The defence secretary, spider man Gavin Williamson, reminded us last week
that
“this is our biggest moment as a nation since the end of the Second World
War
, when we can recast ourselves in a different way, we can actually play the
role on the world stage that the world expects us to play.” I know you must be
laughing hysterically. Well, you should be.


And lest we forget: Brexit will protect those ultra-rich domiciled in the UK from
the EU Tax Avoidance Directive, which comes into force in early 2019.
Getting
better and better.


Hoping for another laugh? Oh those deluded Conservatives always deliver a
comedic performance. 85 percent say new post-Brexit trade deals will
compensate for EU trade, and more than half reckon they will “more than
compensate” for it. You’re smiling. The survey also found that only a third of
Tory MPs think a no-deal exit is likely to cause disruption at ports. Ha ha ha.
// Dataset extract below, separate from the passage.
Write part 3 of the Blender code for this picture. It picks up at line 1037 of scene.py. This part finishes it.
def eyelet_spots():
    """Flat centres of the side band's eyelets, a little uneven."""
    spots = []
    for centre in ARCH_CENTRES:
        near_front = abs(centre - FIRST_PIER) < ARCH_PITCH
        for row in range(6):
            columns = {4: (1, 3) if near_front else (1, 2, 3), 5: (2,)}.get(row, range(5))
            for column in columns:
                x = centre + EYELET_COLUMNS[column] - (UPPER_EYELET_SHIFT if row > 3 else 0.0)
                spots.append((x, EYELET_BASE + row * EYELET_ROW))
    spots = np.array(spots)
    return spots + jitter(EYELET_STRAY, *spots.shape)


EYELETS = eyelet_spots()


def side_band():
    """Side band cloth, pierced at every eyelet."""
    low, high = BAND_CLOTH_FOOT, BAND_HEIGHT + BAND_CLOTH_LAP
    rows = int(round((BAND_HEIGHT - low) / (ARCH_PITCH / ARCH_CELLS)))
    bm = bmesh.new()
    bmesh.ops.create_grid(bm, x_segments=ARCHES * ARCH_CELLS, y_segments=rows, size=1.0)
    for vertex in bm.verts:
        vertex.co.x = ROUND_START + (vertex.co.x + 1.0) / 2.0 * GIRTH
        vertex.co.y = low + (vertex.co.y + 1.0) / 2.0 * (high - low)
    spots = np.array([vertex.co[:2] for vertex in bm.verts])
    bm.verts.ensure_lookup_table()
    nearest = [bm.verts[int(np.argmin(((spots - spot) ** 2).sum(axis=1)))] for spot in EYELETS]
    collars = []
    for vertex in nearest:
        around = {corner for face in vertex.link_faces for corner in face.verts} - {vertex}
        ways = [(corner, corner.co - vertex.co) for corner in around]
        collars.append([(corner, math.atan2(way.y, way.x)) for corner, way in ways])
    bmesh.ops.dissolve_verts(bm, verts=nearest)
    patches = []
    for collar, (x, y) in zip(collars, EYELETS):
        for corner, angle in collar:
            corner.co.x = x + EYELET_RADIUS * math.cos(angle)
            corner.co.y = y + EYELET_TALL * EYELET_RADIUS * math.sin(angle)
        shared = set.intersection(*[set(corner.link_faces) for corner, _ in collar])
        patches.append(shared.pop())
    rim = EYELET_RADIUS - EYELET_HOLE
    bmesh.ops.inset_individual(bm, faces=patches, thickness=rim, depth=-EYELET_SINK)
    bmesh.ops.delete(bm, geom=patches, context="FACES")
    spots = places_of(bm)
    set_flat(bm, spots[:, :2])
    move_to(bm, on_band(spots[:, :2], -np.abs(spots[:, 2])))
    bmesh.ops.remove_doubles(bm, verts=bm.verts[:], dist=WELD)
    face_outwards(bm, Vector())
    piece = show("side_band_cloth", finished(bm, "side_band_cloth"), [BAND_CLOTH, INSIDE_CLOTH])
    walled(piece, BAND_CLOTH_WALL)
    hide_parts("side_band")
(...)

Clue: according to consultancy firm EY, Financial Services companies have
shifted nearly £800 billion of assets, operations and staff to Europe since the EU
referendum and that is considered ‘conservative’. We know banks, brokerages
and insurers have said that they will move ‘some’ staff or operations. It says the
figure is “still modest given total assets of the UK banking sector alone is
estimated to be almost £8 trillion, but may become larger as we move towards
Brexit”.


EY estimates that the number of those relocating from London to Europe could
reach just over 7,000 in the near future. Waving while drowning.


Take the Money and Run

MEPs are entitled to a month of transitional allowance, that being the same
amount as their salary, for every year they have been in the Parliament. Oh you
just know what’s coming here. So Brexiteers Nigel Farage and Daniel Hannan,
both began their mandates in 1999, will be entitled to over €172,000
(£155,349.37) in transitional payments if they do not take on another public or
parliamentary appointment in the 20 months after Brexit day. No worries there.


Nige is already among the top 10 best-paid MEPs. How? Not from Aaron Banks
that we know, but because of declared outside earnings from broadcast
contracts of between €590,048 (£533,463.48) and €790,000 (£713,523.26)
since the beginning of this Parliament. Eye-watering isn’t it? And where does
our Nige plan to create his domicile after Brexit? You know; Europe. We so love
our Nige. Waving and – waving.


Best in Show

Oh, January; the pointless month of the year after the new year celebrations
and fireworks, so the thrill begins with the American Golden Globe Awards. You
know, awards chosen by fewer than 100 members who pay a membership fee
of $100.


Didn’t watch it, but you may have. So as you know this year Olivia Coleman won
in the musical/comedy category. Ah, Olivia beyond brilliant, and she didn’t sob
or say anything about housewives.


Just saying…. But as you surely know, The Wife, Glenn Close did. Her
acceptance speech was met with multiple standing ovations. Women in the
audience cheered in tears when she gushed: “We have to follow our dreams.
We have to say, (emphatically)
I can do that and I should be allowed to do that!”
(emphatically: shock, horror! ‘allowed’? really?)


I'm thinking of my mom who really sublimated herself to my father her whole life.
In her 80s she said to me, “I feel like I haven't accomplished anything.” And it
was so not right. And I feel like what I've learned from this whole experience is,
women, we're nurturers, that's what's expected of us.” Wait. No, no, no, Glenn.
And curiously you
never suggested to your mother that she could have a dream,
accomplish something? Too busy following Muhammad Ali then?


And seriously now, Sandra Oh won for a mannered performance from A to B
over the extraordinary Jodie Comer? Really? No. This has to be asked again.
Reeeealllly? And as for Killing Eve, at least there will be series two.


Well-deserved of course: Richard Madden, Ben Whishaw, but so was Hugh
Grant as Jeremy Thorpe. Brilliant.


Sunday 10th February we do it again at the BAFTAS. From The Favourite,
Rachel Weisz and Emma Stone are both up for Supporting Actress, Yorgos
Lanthimos for best director, and it has been named in the Best Film category,
Outstanding British Film, Original Screenplay, Cinematography, Production
Design, Costume Design, Make Up & Hair and Editing.
That should do it.

It’s Always Greener on the Other Side

All right. Here are H&MM generously, courteously – so far –
taking our cash.
£50,000 so far. MM wants green energy. MM wants to save money. MM a
£50,000 green energy unit installed at their family home. MM wants to save the
entire planet – on her own. Hmm. Can you do the maths? How much would they
have to use before they pass that £50,000 limit? And you know Harry shouted:
“Whatever Meghan wants! Meghan gets!”


Dying to know the details? The low-unit will provide all the heat, hot water and
electricity for Frogmore Cottage. Phew. We were so worried for them. Other
renovations are planned, including a satellite dish naturally. But are we green
with envy? They didn’t even ask us for the green light. OK. Must stop.